→ **Supplied material**
——

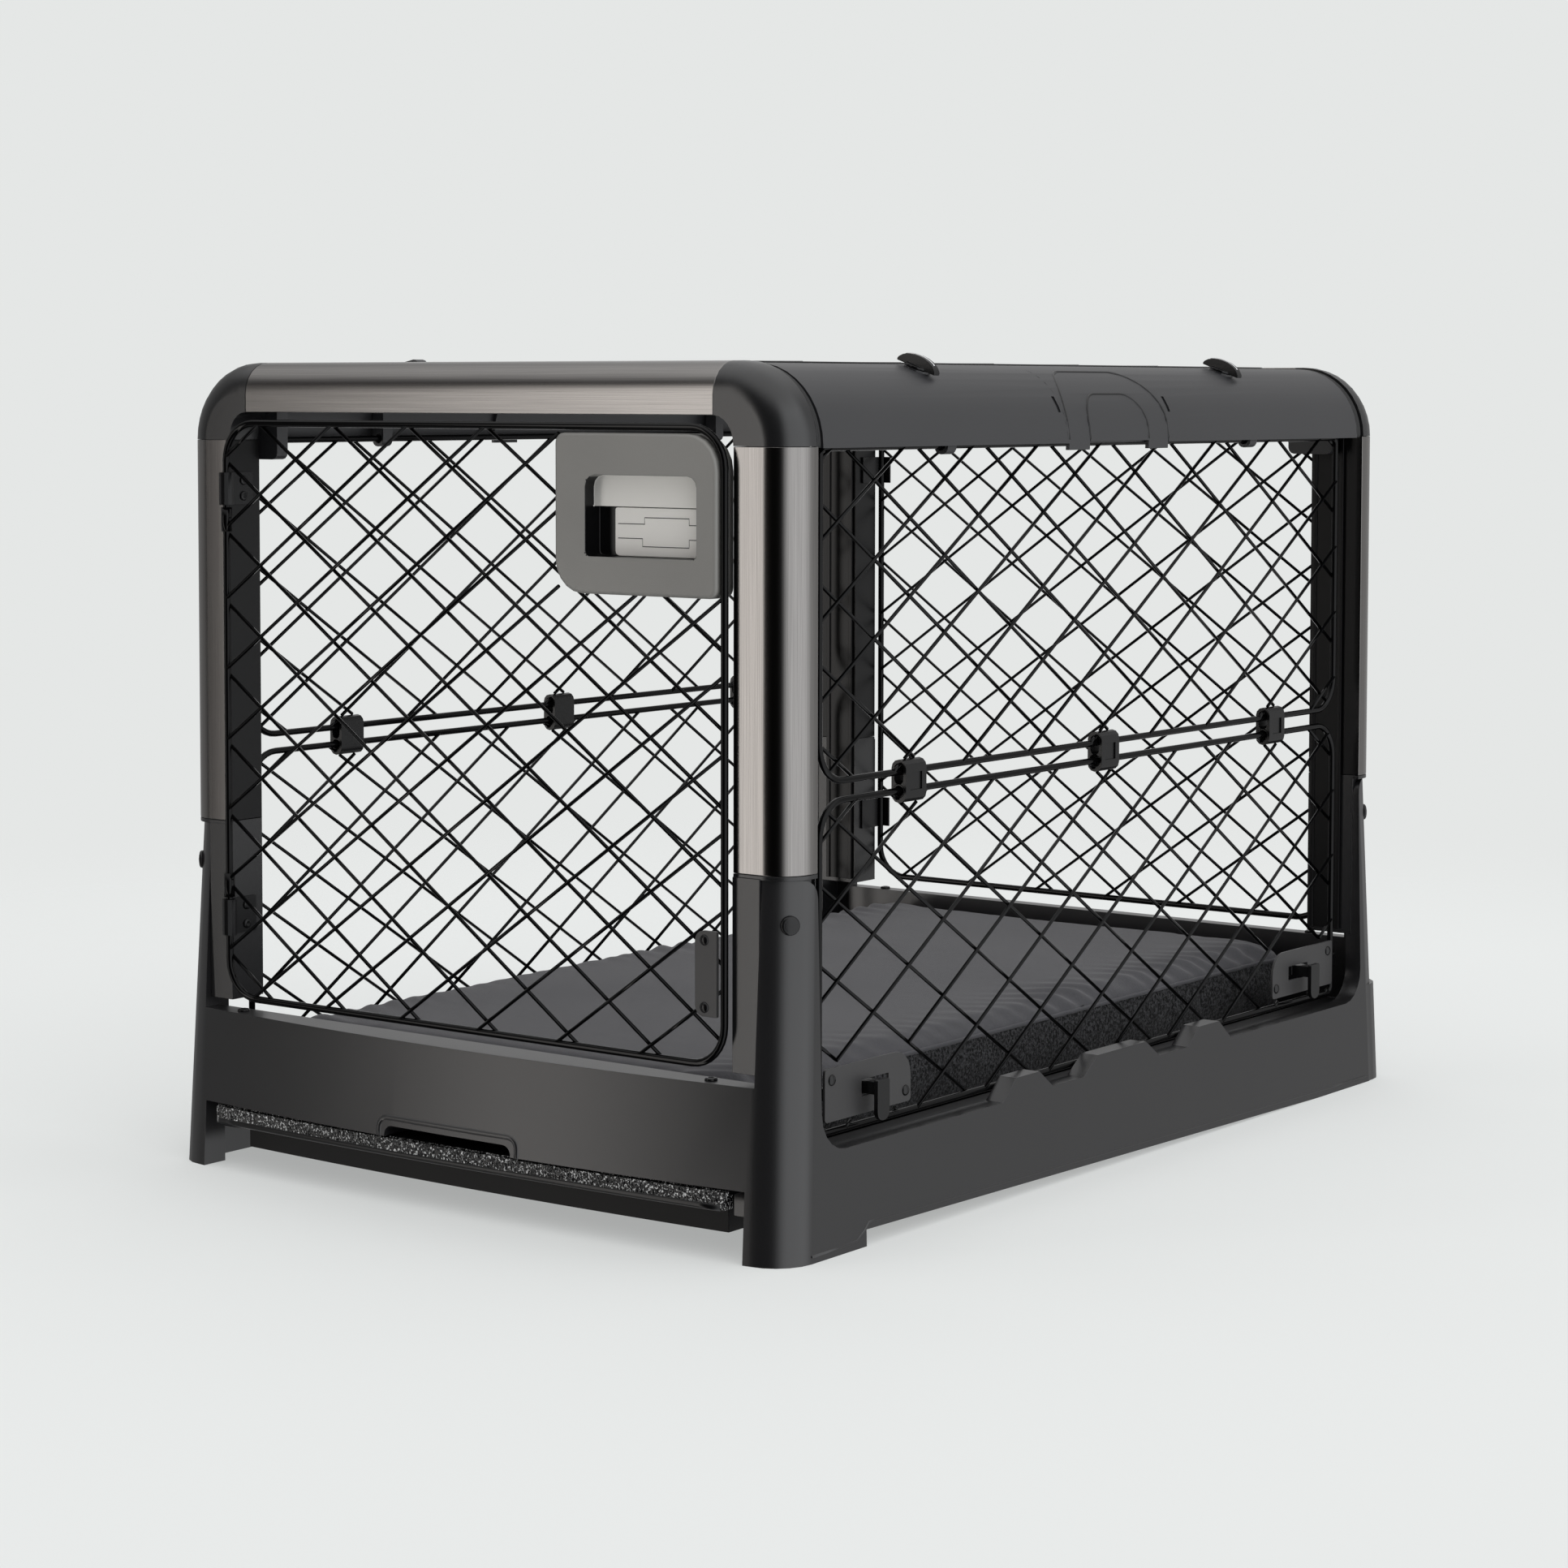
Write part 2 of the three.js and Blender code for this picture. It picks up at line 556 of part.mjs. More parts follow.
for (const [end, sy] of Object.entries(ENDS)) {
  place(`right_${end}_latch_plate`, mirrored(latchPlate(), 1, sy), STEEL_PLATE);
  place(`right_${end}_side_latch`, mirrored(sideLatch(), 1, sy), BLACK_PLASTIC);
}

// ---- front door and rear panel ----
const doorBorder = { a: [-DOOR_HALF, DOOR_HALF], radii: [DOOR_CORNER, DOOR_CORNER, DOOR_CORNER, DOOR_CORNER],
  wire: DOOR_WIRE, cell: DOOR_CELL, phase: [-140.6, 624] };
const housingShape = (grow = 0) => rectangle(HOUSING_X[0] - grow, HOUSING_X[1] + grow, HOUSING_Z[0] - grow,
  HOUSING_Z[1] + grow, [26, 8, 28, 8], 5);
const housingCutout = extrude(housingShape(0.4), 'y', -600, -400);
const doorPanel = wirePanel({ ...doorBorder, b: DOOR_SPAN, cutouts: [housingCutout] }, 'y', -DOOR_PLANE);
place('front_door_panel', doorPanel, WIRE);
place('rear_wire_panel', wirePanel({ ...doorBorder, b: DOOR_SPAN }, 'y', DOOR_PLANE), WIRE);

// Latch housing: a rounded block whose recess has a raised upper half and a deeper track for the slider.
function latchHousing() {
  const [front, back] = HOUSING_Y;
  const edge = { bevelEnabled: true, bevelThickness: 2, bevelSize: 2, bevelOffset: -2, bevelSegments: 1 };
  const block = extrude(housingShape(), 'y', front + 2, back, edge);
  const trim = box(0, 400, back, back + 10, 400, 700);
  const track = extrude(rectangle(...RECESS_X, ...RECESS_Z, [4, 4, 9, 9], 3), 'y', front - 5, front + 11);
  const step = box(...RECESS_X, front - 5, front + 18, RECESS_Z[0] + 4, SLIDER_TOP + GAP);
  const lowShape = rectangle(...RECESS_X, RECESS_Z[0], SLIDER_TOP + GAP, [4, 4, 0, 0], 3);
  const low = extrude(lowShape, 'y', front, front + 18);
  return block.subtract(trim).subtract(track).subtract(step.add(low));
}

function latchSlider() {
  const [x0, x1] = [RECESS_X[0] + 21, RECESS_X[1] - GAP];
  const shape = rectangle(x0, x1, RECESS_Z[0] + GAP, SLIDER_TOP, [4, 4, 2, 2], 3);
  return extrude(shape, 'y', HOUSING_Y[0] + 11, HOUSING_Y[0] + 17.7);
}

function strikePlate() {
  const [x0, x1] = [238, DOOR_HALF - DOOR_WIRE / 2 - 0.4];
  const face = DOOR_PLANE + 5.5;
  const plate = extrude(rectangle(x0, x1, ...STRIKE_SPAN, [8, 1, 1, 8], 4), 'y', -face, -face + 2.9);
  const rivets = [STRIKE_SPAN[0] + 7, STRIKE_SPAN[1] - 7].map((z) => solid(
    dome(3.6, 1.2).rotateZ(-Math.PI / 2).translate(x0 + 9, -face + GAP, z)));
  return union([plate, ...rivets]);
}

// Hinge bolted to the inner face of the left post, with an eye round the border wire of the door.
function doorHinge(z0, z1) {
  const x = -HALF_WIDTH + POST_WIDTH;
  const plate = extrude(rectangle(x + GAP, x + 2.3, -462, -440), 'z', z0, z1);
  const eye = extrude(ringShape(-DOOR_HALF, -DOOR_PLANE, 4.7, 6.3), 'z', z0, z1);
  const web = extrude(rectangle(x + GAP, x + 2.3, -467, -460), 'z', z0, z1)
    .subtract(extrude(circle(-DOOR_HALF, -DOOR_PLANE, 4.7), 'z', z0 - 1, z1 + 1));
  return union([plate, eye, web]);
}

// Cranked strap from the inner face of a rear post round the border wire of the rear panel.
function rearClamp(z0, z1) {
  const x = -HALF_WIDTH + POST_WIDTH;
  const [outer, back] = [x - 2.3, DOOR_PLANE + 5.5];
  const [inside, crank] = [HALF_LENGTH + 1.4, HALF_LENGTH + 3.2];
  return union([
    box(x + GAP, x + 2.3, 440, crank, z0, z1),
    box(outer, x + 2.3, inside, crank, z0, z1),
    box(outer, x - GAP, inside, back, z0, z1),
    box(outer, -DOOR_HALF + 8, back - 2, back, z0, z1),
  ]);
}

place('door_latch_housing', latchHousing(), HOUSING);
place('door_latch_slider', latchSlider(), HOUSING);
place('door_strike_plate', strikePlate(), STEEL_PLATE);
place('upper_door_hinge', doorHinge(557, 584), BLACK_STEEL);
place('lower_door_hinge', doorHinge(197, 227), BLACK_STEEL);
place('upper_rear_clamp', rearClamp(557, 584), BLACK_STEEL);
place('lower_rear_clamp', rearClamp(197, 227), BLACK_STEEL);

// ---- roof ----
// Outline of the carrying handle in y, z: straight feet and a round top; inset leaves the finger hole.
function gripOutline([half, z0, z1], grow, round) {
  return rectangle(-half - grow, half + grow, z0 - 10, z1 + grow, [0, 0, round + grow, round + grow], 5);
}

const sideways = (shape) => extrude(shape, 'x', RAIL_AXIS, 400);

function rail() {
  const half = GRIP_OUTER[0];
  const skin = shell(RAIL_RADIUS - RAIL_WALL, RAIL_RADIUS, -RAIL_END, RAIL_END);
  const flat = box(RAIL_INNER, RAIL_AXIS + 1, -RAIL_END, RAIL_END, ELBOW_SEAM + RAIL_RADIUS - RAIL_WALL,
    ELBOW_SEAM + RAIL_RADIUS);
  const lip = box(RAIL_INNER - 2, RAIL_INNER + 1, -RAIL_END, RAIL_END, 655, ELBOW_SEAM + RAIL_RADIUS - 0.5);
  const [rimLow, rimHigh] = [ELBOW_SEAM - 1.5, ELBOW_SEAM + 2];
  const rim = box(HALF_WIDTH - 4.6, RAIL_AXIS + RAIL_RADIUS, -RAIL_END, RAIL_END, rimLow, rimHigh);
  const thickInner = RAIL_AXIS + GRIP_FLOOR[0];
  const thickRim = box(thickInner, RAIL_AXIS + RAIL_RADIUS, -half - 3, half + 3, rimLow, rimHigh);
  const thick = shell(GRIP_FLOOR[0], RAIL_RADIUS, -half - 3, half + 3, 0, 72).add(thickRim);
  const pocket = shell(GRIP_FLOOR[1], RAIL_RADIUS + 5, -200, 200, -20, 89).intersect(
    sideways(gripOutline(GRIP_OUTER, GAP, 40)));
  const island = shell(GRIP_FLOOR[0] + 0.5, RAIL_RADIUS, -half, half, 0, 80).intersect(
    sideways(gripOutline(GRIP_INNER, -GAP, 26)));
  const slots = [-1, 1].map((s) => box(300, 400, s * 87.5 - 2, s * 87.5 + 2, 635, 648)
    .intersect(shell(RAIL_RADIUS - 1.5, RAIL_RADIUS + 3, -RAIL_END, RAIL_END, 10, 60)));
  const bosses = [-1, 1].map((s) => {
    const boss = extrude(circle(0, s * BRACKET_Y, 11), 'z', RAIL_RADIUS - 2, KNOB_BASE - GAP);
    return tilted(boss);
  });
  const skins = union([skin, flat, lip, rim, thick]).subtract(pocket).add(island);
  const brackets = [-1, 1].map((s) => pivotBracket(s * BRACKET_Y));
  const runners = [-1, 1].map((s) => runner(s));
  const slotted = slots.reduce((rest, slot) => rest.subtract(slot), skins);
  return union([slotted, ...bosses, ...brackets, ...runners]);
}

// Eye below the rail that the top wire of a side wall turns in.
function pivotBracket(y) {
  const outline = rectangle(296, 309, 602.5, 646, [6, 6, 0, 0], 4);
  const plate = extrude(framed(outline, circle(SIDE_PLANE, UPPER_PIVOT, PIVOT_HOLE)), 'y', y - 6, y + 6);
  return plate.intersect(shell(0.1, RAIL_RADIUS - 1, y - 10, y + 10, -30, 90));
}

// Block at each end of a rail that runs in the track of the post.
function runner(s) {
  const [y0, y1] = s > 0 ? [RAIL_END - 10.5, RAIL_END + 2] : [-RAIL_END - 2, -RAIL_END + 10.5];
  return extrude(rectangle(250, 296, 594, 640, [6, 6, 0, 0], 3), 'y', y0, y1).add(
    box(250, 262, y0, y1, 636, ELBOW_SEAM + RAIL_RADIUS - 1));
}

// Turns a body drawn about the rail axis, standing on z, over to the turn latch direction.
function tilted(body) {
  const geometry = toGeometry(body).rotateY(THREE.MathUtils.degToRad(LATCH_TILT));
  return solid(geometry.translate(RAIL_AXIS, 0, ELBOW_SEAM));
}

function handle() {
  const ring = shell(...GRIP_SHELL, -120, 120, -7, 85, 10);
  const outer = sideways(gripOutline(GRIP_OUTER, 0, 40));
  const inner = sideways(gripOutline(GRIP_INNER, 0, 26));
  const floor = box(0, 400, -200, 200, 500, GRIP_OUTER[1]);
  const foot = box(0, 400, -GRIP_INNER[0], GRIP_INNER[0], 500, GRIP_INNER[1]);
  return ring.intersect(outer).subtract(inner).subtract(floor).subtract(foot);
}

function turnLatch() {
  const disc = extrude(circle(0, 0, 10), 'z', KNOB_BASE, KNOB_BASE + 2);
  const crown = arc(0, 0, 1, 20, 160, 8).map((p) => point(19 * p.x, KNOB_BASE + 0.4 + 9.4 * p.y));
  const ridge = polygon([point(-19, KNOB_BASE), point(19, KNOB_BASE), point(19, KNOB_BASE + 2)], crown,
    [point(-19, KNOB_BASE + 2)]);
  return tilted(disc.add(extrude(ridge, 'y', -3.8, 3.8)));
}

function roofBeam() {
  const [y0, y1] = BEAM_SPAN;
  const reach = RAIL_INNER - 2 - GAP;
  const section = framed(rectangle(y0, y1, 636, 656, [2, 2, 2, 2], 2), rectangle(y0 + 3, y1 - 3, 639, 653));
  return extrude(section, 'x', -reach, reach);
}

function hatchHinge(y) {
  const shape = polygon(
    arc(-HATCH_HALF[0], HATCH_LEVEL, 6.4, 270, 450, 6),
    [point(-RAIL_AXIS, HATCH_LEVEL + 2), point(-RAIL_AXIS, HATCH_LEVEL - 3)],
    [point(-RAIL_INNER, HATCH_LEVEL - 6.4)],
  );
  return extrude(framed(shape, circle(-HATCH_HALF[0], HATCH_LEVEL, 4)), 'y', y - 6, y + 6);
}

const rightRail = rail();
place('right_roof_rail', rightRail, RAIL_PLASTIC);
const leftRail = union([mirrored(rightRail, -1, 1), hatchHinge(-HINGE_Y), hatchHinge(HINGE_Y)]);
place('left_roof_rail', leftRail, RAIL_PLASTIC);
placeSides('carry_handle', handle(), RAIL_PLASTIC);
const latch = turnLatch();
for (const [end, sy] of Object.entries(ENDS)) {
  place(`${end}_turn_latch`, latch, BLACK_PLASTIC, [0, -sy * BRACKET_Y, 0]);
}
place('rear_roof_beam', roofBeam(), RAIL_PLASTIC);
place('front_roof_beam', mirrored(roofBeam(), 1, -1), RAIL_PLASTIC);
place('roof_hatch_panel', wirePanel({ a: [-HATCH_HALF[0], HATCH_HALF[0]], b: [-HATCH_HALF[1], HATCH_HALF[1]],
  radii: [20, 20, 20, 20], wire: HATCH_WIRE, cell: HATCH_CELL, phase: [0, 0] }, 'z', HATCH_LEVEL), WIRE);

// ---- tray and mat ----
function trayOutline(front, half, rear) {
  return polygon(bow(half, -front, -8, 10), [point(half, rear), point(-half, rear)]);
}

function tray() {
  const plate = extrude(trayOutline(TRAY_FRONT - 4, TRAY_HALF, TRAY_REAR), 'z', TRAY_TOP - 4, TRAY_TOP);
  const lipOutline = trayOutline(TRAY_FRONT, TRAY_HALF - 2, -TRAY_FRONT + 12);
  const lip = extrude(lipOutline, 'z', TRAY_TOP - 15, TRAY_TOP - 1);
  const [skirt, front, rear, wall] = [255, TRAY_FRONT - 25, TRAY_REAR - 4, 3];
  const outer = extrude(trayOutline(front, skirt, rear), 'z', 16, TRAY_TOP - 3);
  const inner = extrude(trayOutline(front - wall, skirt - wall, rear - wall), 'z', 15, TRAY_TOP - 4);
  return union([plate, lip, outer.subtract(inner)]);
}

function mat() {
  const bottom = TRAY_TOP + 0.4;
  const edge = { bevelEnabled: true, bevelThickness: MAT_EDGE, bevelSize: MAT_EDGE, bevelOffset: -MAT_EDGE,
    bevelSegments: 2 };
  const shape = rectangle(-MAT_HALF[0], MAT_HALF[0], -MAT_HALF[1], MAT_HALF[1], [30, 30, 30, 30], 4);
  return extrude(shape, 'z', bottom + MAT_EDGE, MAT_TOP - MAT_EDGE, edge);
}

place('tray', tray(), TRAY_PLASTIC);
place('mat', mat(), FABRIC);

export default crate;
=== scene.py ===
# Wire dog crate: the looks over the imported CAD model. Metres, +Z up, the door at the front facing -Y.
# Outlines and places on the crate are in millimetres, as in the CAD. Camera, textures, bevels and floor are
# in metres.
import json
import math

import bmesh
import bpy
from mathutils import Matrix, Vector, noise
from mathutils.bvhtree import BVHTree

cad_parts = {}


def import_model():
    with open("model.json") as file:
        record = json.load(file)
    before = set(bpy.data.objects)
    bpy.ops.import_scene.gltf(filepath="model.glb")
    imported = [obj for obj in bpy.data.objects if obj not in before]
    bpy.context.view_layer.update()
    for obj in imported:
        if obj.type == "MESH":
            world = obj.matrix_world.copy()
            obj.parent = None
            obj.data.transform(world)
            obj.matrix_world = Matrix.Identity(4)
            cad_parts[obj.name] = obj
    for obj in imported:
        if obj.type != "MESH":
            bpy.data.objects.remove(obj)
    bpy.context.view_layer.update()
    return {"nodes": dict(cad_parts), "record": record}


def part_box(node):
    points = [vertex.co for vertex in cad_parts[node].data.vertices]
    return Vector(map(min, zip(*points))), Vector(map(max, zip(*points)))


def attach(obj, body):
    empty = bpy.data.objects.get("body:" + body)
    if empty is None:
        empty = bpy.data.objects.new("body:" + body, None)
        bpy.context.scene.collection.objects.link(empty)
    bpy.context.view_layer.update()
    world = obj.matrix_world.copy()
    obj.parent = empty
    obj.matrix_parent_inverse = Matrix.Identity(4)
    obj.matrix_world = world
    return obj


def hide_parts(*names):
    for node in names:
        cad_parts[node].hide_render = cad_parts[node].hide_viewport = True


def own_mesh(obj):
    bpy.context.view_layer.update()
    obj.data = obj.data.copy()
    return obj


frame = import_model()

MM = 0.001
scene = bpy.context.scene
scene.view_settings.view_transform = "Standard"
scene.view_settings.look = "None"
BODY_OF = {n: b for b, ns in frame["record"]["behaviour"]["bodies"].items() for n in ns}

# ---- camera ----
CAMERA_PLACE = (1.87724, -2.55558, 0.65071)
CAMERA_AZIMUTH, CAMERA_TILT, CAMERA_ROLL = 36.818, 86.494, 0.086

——

→ **Your objective**
Write down exactly the span of lines above from the one containing "obj.data = obj.data.copy()" to the one containing "frame = import_model()", both ends included.

→ **Result for this task**
    obj.data = obj.data.copy()
    return obj


frame = import_model()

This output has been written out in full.